- [Task details]:
Repeat the material exactly as it appears.

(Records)
+===+

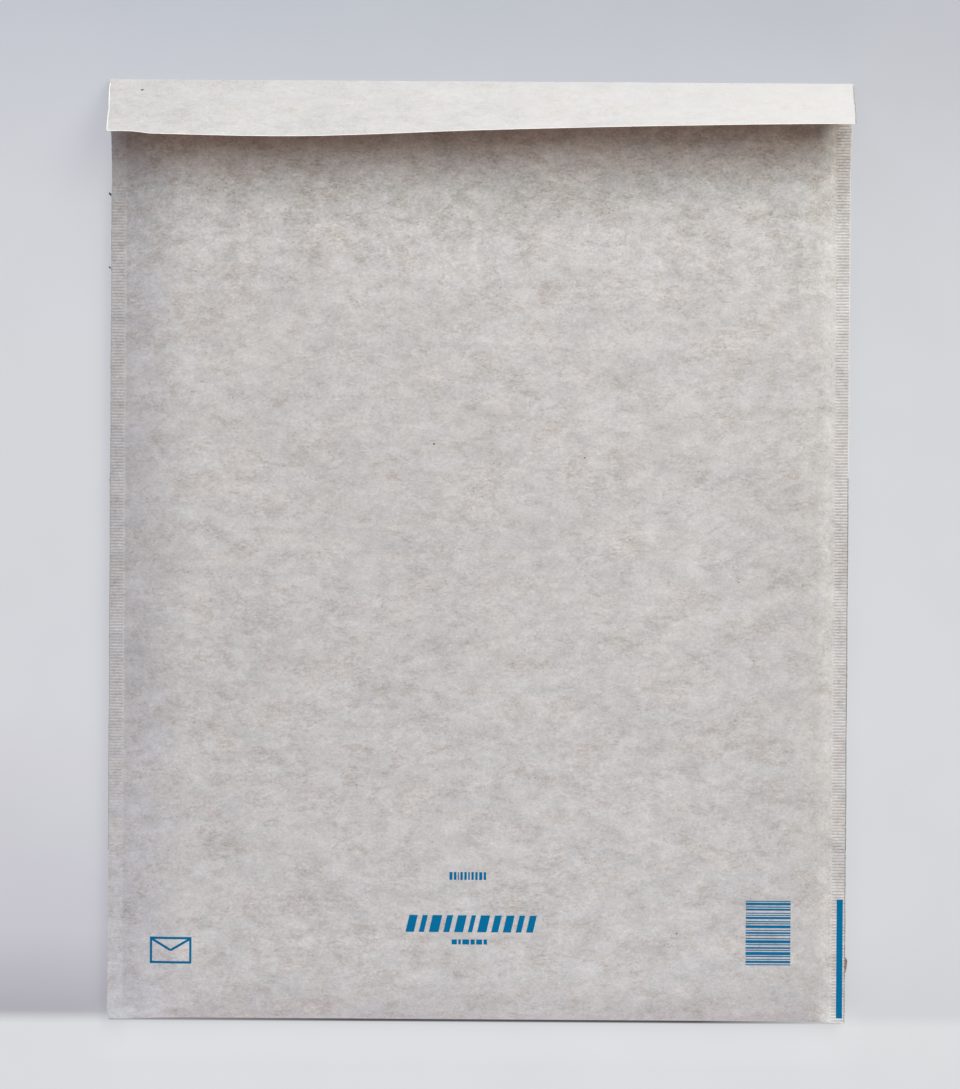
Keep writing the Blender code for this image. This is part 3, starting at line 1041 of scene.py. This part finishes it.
def rib_tone(tree, place, parts, colour, on_body):
    """The colour with the ribs of the two seals painted over it: painted highlight on top, and painted shade
    and a brownish tone in the valleys.
    """
    x, y = parts.outputs[0], parts.outputs[1]
    reach = maths(tree, "ABSOLUTE", x)
    from_inside = ramp(tree, reach, *SEAL_BOUND_IN)
    to_outside = ramp(tree, reach, *SEAL_BOUND_OUT, 1.0, 0.0)
    at_left = product(tree, *[
        ramp(tree, y, none * 1000, full * 1000, RIB_LEFT_LEAST, 1.0) for none, full in RIB_LEFT_ENDS
    ])
    strength = maths(tree, "MULTIPLY_ADD", ramp(tree, x, -1.0, 1.0), rest(tree, at_left), at_left)
    on_seal = product(tree, from_inside, to_outside, on_body, strength)
    turn = 2 * math.pi / (RIB_PITCH * 1000)
    start = 2 * math.pi * (BOTTOM_Y / RIB_PITCH + 0.25)
    wave = maths(tree, "COSINE", maths(tree, "MULTIPLY_ADD", y, turn, -start))
    # Painted shade in the ribs' valleys and painted highlight on their tops
    ribbed = toned(tree, colour, ramp(tree, wave, -1.0, 1.0, *RIB_SHADE_AND_HIGHLIGHT))
    patch = noise(tree, scaled(tree, place, RIB_PATCH_RUN), *RIB_PATCH_NOISE)
    brown = product(
        tree,
        ramp(tree, wave, *RIB_VALLEY),
        ramp(tree, patch, *RIB_PATCH_SPAN),
        ramp(tree, x, -1.0, 1.0, RIB_BROWN_LEFT, 1.0),
    )
    return mixed(tree, on_seal, colour, mixed(tree, brown, ribbed, RIB_BROWN))


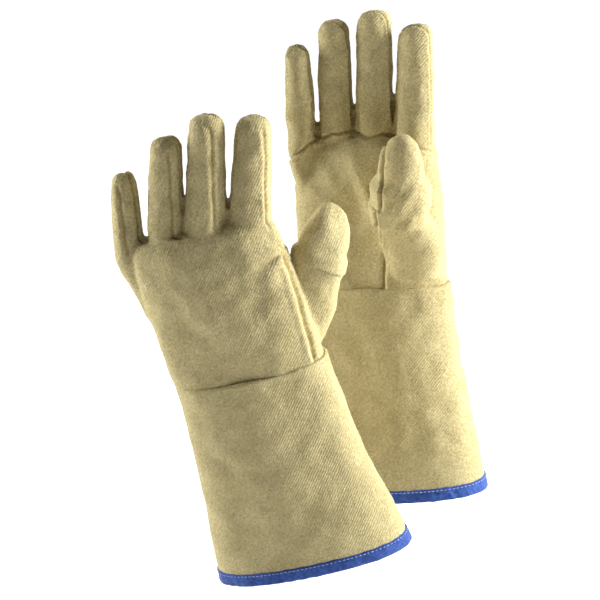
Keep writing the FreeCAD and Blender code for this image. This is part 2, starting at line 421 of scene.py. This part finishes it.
def seam_planes(glove, digit):
    """Where a digit's back and front panels end, as shares of its half thickness."""
    if digit.name == "thumb":
        return (0.6, -0.5) if glove.name == "left" else (0.8, -0.6)
    if glove.name == "left":
        return 0.52 if digit.name == "index" else 0.66, -0.3
    return 0.6, -0.3


def seam_relief(glove, points, owner, where):
    """(height of the cloth from its seams, along the normal, and how near a seam is, from 0 to 1)."""
    u, v, n = where.T
    height = np.zeros(len(points))
    seam_dirt_and_shade_mask = np.zeros(len(points))

    def sew(near, distance, depth, width, lip, side=1.0):
        nonlocal height, seam_dirt_and_shade_mask
        height += near * groove(distance, depth, width, lip, side)
        # how near a seam's valley is; it darkens the cloth's colour there, partly for the seam's thread and
        # dirt, partly as painted shade in the groove
        seam_dirt_and_shade_mask = np.maximum(seam_dirt_and_shade_mask, near * np.exp(-(distance / (0.9 * width)) ** 2))

    free = owner != THUMB
    wobble = 0.5 * MM * lumps(where, 9 * MM, 3)
    for k, name in enumerate(DIGITS):
        digit = glove.digits[name]
        a, s, b = digit_frame(digit, points)
        half = digit.thick / 2
        top, bottom = seam_planes(glove, digit)
        near = np.clip((s + 2 * MM) / (7 * MM), 0, 1) * (owner == k)
        if name != "thumb":
            near = np.clip((s - 1 * MM) / (6 * MM), 0, 1) * (np.hypot(a, b) < digit.width * 0.75) * free
        tip = np.clip((s - digit.length + 12 * MM) / (8 * MM), 0, 1)
        pucker = tip * 0.55 * MM * np.sin(a / (1.9 * MM) + 2.0 * k)
        if name != "thumb":
            sew(near * (1 - tip), b - top * half + wobble, 1.2 * MM, 1.15 * MM, 0.6 * MM)
        sew(near, b - bottom * half + wobble + pucker, 1.6 * MM, 1.2 * MM, 0.8 * MM, -1.0)
        height += near * tip * 0.35 * MM * lumps(where, 4 * MM, 11 + k)
    edge = np.interp(u / MM - KNUCKLE_SHIFT[glove.name] / MM, *np.array(PALM_EDGE).T) * MM
    sew(free * (n < -6 * MM), v - edge + wobble, 1.7 * MM, 1.4 * MM, 0.8 * MM, -1.0)
    if glove.name == "left":
        line = (GUSSET_U - 0.02 * (v / MM - 50)) * MM
        along = np.clip((v - 1 * MM) / (4 * MM), 0, 1) * np.clip((96 * MM - v) / (6 * MM), 0, 1)
        sew(free * along * (n > -4 * MM), u - line + wobble, 3.2 * MM, 1.9 * MM, 1.3 * MM, -1.0)
    else:
        line = palm_line(v)
        along = np.clip((v - 1 * MM) / (4 * MM), 0, 1) * np.clip((80 * MM - v) / (6 * MM), 0, 1)
        sew(free * along * (n < -8 * MM), u - line + wobble, 2.6 * MM, 1.6 * MM, 1.1 * MM)
    return height, seam_dirt_and_shade_mask


def bump_at(u, v, middle, size):
    """A rounded rise of height 1 at (u, v) = middle, both in millimetres as its size is."""
    across = (u - middle[0] * MM) / (size[0] * MM)
    along = (v - middle[1] * MM) / (size[1] * MM)
    return np.exp(-across ** 2 - along ** 2)


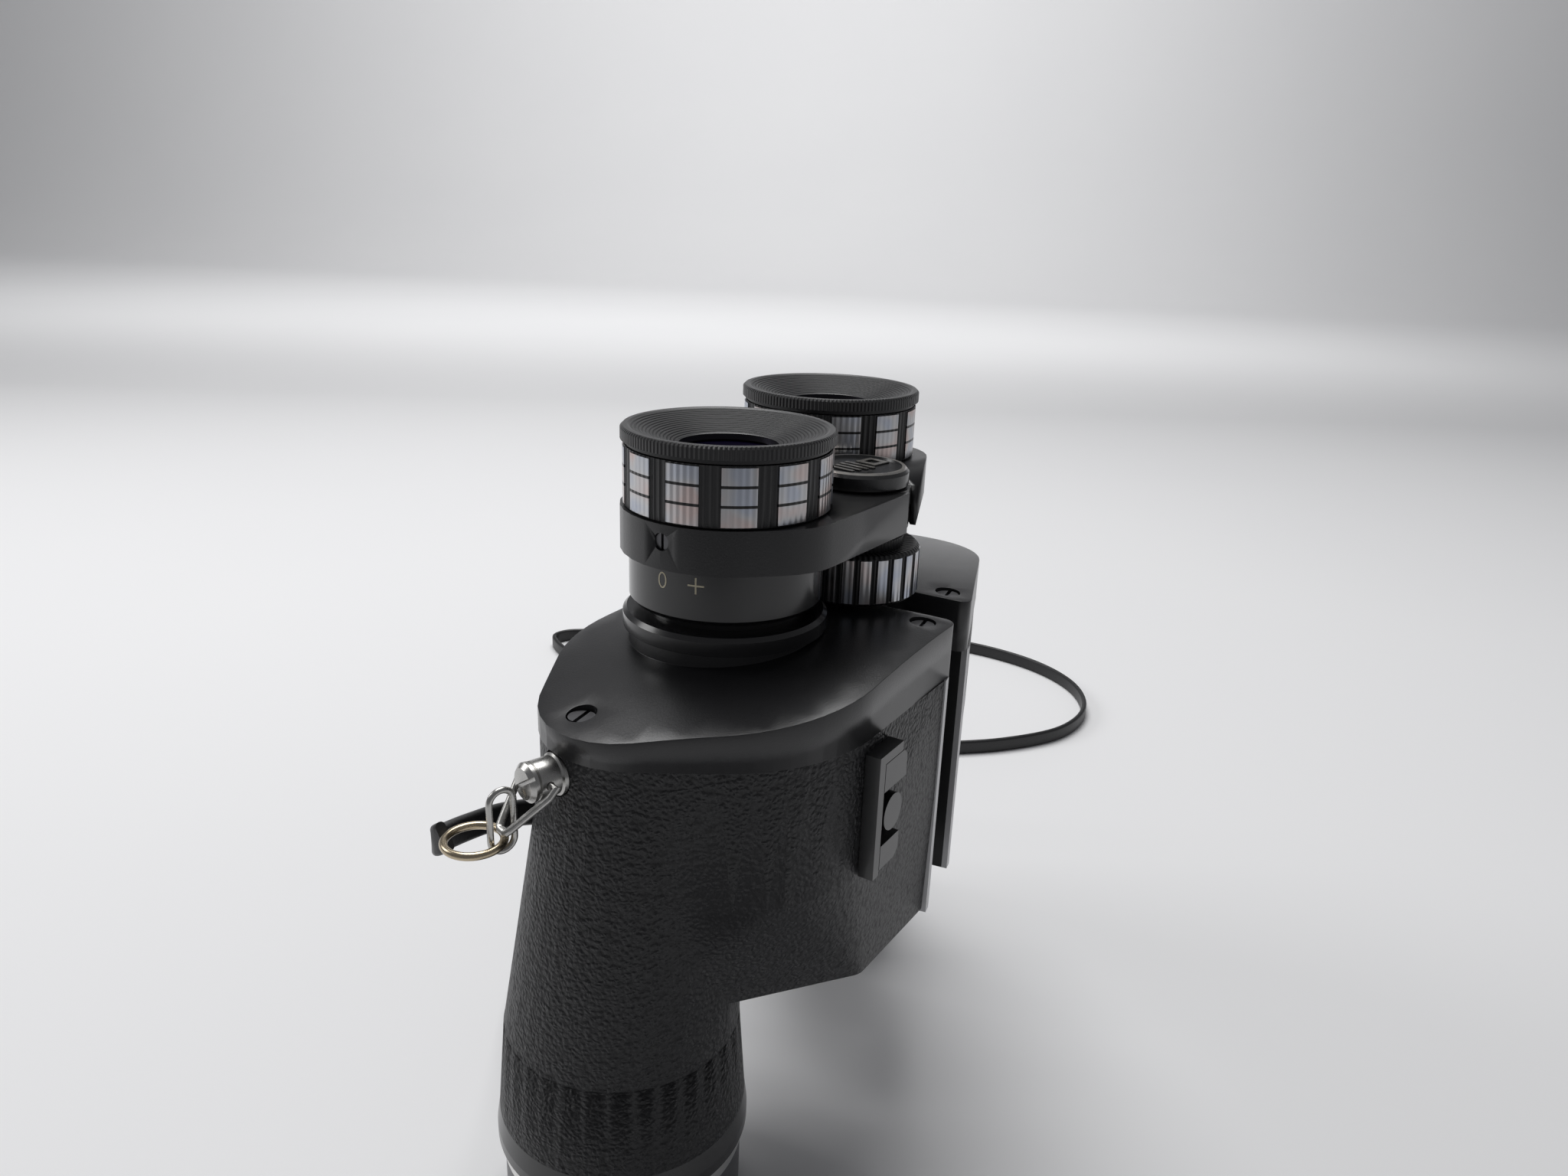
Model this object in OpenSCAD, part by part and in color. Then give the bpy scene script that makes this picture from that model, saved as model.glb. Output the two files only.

+===+

- [Output of the task]:
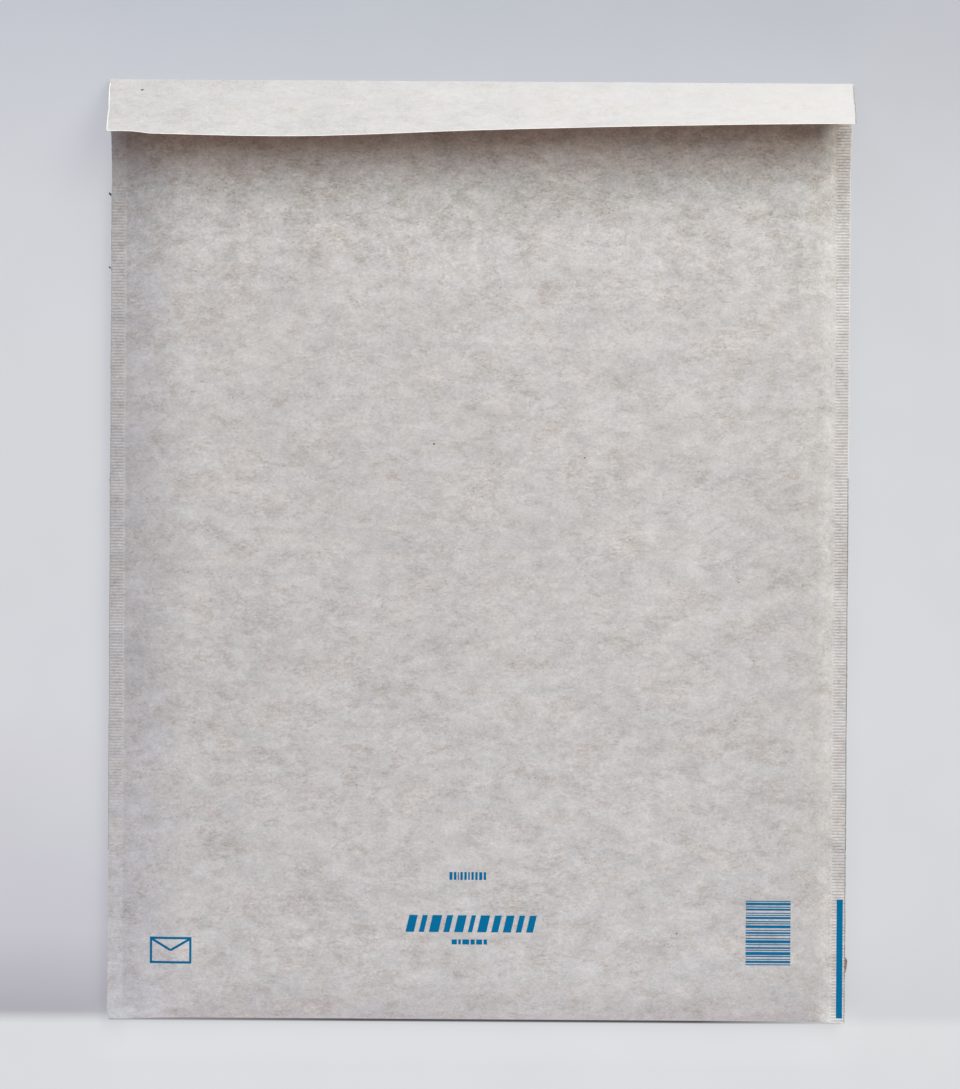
Keep writing the Blender code for this image. This is part 3, starting at line 1041 of scene.py. This part finishes it.
def rib_tone(tree, place, parts, colour, on_body):
    """The colour with the ribs of the two seals painted over it: painted highlight on top, and painted shade
    and a brownish tone in the valleys.
    """
    x, y = parts.outputs[0], parts.outputs[1]
    reach = maths(tree, "ABSOLUTE", x)
    from_inside = ramp(tree, reach, *SEAL_BOUND_IN)
    to_outside = ramp(tree, reach, *SEAL_BOUND_OUT, 1.0, 0.0)
    at_left = product(tree, *[
        ramp(tree, y, none * 1000, full * 1000, RIB_LEFT_LEAST, 1.0) for none, full in RIB_LEFT_ENDS
    ])
    strength = maths(tree, "MULTIPLY_ADD", ramp(tree, x, -1.0, 1.0), rest(tree, at_left), at_left)
    on_seal = product(tree, from_inside, to_outside, on_body, strength)
    turn = 2 * math.pi / (RIB_PITCH * 1000)
    start = 2 * math.pi * (BOTTOM_Y / RIB_PITCH + 0.25)
    wave = maths(tree, "COSINE", maths(tree, "MULTIPLY_ADD", y, turn, -start))
    # Painted shade in the ribs' valleys and painted highlight on their tops
    ribbed = toned(tree, colour, ramp(tree, wave, -1.0, 1.0, *RIB_SHADE_AND_HIGHLIGHT))
    patch = noise(tree, scaled(tree, place, RIB_PATCH_RUN), *RIB_PATCH_NOISE)
    brown = product(
        tree,
        ramp(tree, wave, *RIB_VALLEY),
        ramp(tree, patch, *RIB_PATCH_SPAN),
        ramp(tree, x, -1.0, 1.0, RIB_BROWN_LEFT, 1.0),
    )
    return mixed(tree, on_seal, colour, mixed(tree, brown, ribbed, RIB_BROWN))


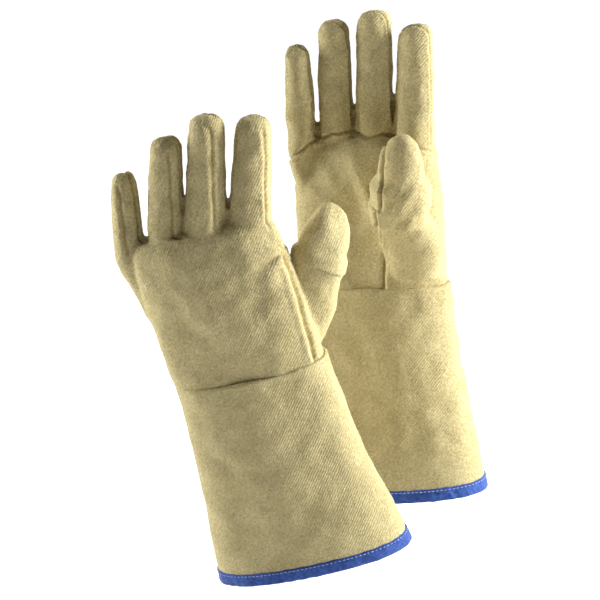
Keep writing the FreeCAD and Blender code for this image. This is part 2, starting at line 421 of scene.py. This part finishes it.
def seam_planes(glove, digit):
    """Where a digit's back and front panels end, as shares of its half thickness."""
    if digit.name == "thumb":
        return (0.6, -0.5) if glove.name == "left" else (0.8, -0.6)
    if glove.name == "left":
        return 0.52 if digit.name == "index" else 0.66, -0.3
    return 0.6, -0.3


def seam_relief(glove, points, owner, where):
    """(height of the cloth from its seams, along the normal, and how near a seam is, from 0 to 1)."""
    u, v, n = where.T
    height = np.zeros(len(points))
    seam_dirt_and_shade_mask = np.zeros(len(points))

    def sew(near, distance, depth, width, lip, side=1.0):
        nonlocal height, seam_dirt_and_shade_mask
        height += near * groove(distance, depth, width, lip, side)
        # how near a seam's valley is; it darkens the cloth's colour there, partly for the seam's thread and
        # dirt, partly as painted shade in the groove
        seam_dirt_and_shade_mask = np.maximum(seam_dirt_and_shade_mask, near * np.exp(-(distance / (0.9 * width)) ** 2))

    free = owner != THUMB
    wobble = 0.5 * MM * lumps(where, 9 * MM, 3)
    for k, name in enumerate(DIGITS):
        digit = glove.digits[name]
        a, s, b = digit_frame(digit, points)
        half = digit.thick / 2
        top, bottom = seam_planes(glove, digit)
        near = np.clip((s + 2 * MM) / (7 * MM), 0, 1) * (owner == k)
        if name != "thumb":
            near = np.clip((s - 1 * MM) / (6 * MM), 0, 1) * (np.hypot(a, b) < digit.width * 0.75) * free
        tip = np.clip((s - digit.length + 12 * MM) / (8 * MM), 0, 1)
        pucker = tip * 0.55 * MM * np.sin(a / (1.9 * MM) + 2.0 * k)
        if name != "thumb":
            sew(near * (1 - tip), b - top * half + wobble, 1.2 * MM, 1.15 * MM, 0.6 * MM)
        sew(near, b - bottom * half + wobble + pucker, 1.6 * MM, 1.2 * MM, 0.8 * MM, -1.0)
        height += near * tip * 0.35 * MM * lumps(where, 4 * MM, 11 + k)
    edge = np.interp(u / MM - KNUCKLE_SHIFT[glove.name] / MM, *np.array(PALM_EDGE).T) * MM
    sew(free * (n < -6 * MM), v - edge + wobble, 1.7 * MM, 1.4 * MM, 0.8 * MM, -1.0)
    if glove.name == "left":
        line = (GUSSET_U - 0.02 * (v / MM - 50)) * MM
        along = np.clip((v - 1 * MM) / (4 * MM), 0, 1) * np.clip((96 * MM - v) / (6 * MM), 0, 1)
        sew(free * along * (n > -4 * MM), u - line + wobble, 3.2 * MM, 1.9 * MM, 1.3 * MM, -1.0)
    else:
        line = palm_line(v)
        along = np.clip((v - 1 * MM) / (4 * MM), 0, 1) * np.clip((80 * MM - v) / (6 * MM), 0, 1)
        sew(free * along * (n < -8 * MM), u - line + wobble, 2.6 * MM, 1.6 * MM, 1.1 * MM)
    return height, seam_dirt_and_shade_mask


def bump_at(u, v, middle, size):
    """A rounded rise of height 1 at (u, v) = middle, both in millimetres as its size is."""
    across = (u - middle[0] * MM) / (size[0] * MM)
    along = (v - middle[1] * MM) / (size[1] * MM)
    return np.exp(-across ** 2 - along ** 2)


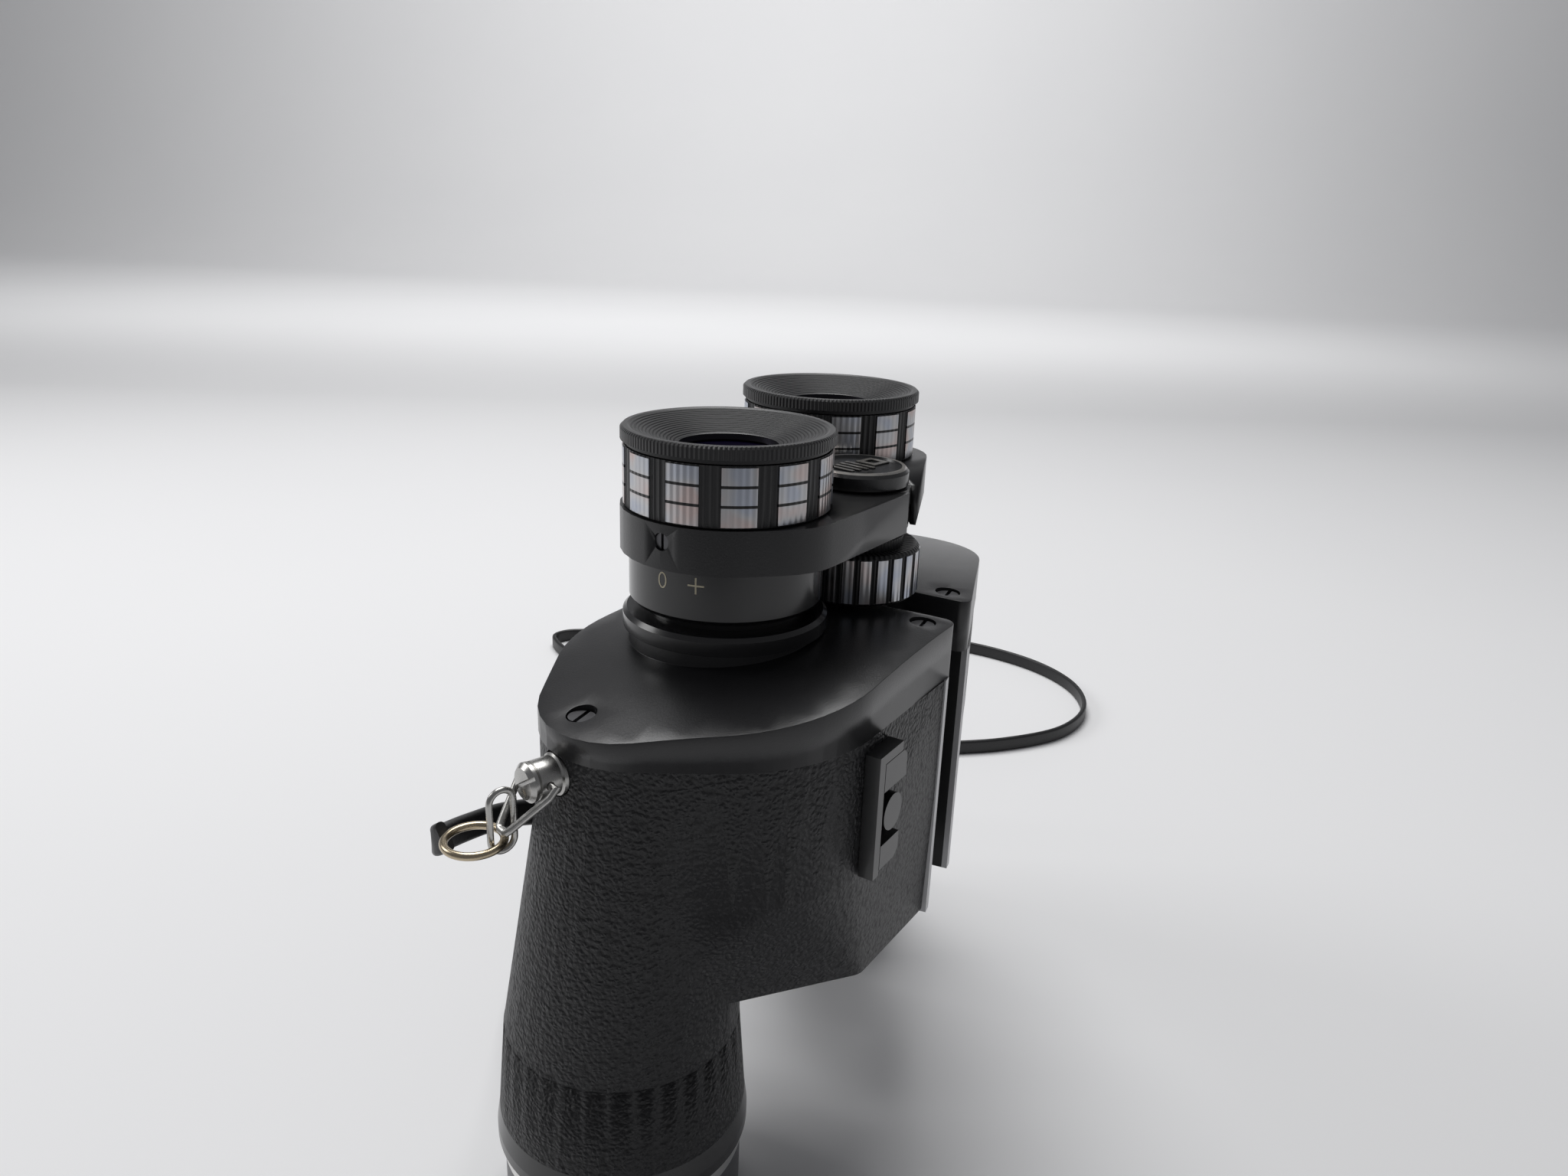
Model this object in OpenSCAD, part by part and in color. Then give the bpy scene script that makes this picture from that model, saved as model.glb. Output the two files only.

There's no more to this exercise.